The excruciatingly comic moment that follows launches Larry on an arc of transformation that is both wildly original and so precisely evocative of Philip Roth that it’s hard to imagine it as anything but an homage. At first it appears that the two pivotal scenes that bind Englander and Roth share only the specifics of their situational humor, but those commonalities eventually land their characters firmly on opposite sides of the burden/birthright divide.
Midway through The Ghost Writer (1979), Roth’s first Nathan Zuckerman novel, Zuckerman passes his first night in the home of celebrated Jewish writer E. I. Lonoff. Zuckerman settles down in Lonoff’s study to try to write a letter to his estranged father, with whom he has fallen out over the ascendant author’s first popular story and its allegedly negative portrayal of Jews. Zuckerman reflects in particular on his correspondence with a judge and family friend who has sent him ten questions about his obligation to portray the Jewish community in a positive light, concluding with, “Can you honestly say that there is anything in your short story that would not warm the heart of a Julius Streicher or a Joseph Goebbels?”

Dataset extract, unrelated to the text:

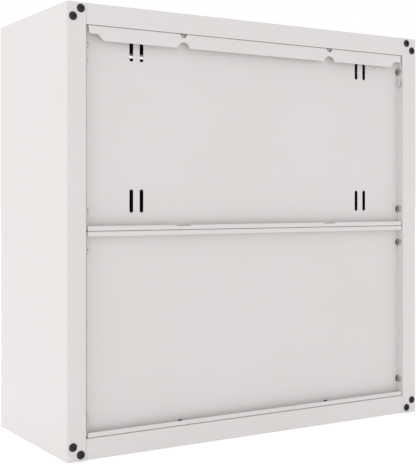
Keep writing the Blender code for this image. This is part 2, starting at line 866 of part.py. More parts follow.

Frustrated by his detractors’ sanctimonious intransigence, Zuckerman turns to fantasizing about Lonoff’s other houseguest, an attractive young European woman whom he later imagines to be Anne Frank, survived, grown up, and living under another name. In one of the most memorable sentences of a half-century of magnificent sentences, Roth writes, “Virtuous reader, if you think that after intercourse all animals are sad, try masturbating on the daybed in E. I. Lonoff’s study and see how you feel when it’s over.”
In Kaddish.com, Larry, charged with finding a proxy to say Kaddish for his father before he returns home to Brooklyn, retires to his nephew’s bedroom. He fires up his laptop, and goes online in search of porn, “flooding his sister’s pious home with the world’s filthiest filth.” Ping-ponging between guilt, self-loathing, and a dreamy sense of himself unexpectedly unburdened, Larry cleans up and clicks on in search of a substitute mourner.
Soon he lands on a site called Kaddish.com, affiliated with an Orthodox yeshiva in Jerusalem, that specializes in precisely the service Larry seeks. For a price, the site will provide the earnest mourning-by-proxy ministrations of the rabbinical student of the client’s choice. “It was like a JDate for the dead.”
The peaceful and connected feeling Larry gets from formally securing his father’s afterlife lasts only as long as it takes him to close out of the site and find one still-open browser window lurking behind it, revealing a naked woman operating “a lubriciously large glass dildo.”
Confronted with this image, which fails to titillate him as it ordinarily would, Larry thinks, “God help her. And God help me . . . Then—for the first time since he’d left the fold—a personal, heartfelt prayer escapes his lips. ‘God protect my father’s soul.’”
For the first time, Larry wonders if he has not so much discharged a meaningless ritual obligation as surrendered his birthright.
In The Ghost Writer, Nathan Zuckerman confronts the wave of dejection and self-loathing that washes over him on Lonoff’s couch with an emergency infusion of Henry James, to restore his faith in doubt itself as the wellspring of the writer’s art. Larry turns his back on his defiantly constructed secular self and seeks redemption as a Jew.
The next time we encounter Larry, many years later, it’s as Reb Shuli, a rabbi teaching at an Orthodox yeshiva in Brooklyn, still atoning for the choice he made, and burdened with its far-reaching implications.
In the improbable, irresistible adventure that ensues, Larry/Shuli struggles to devise some longshot, technology-assisted means of reclaiming what he’s lost—the right to forgive himself, to mourn his father, to be a Jew, and to be a son.
Therein, Englander finds fascinating ways to explore another of his great recurring themes: the points at which modernity and tradition may fruitfully, if uncomfortably—and always comically—collide.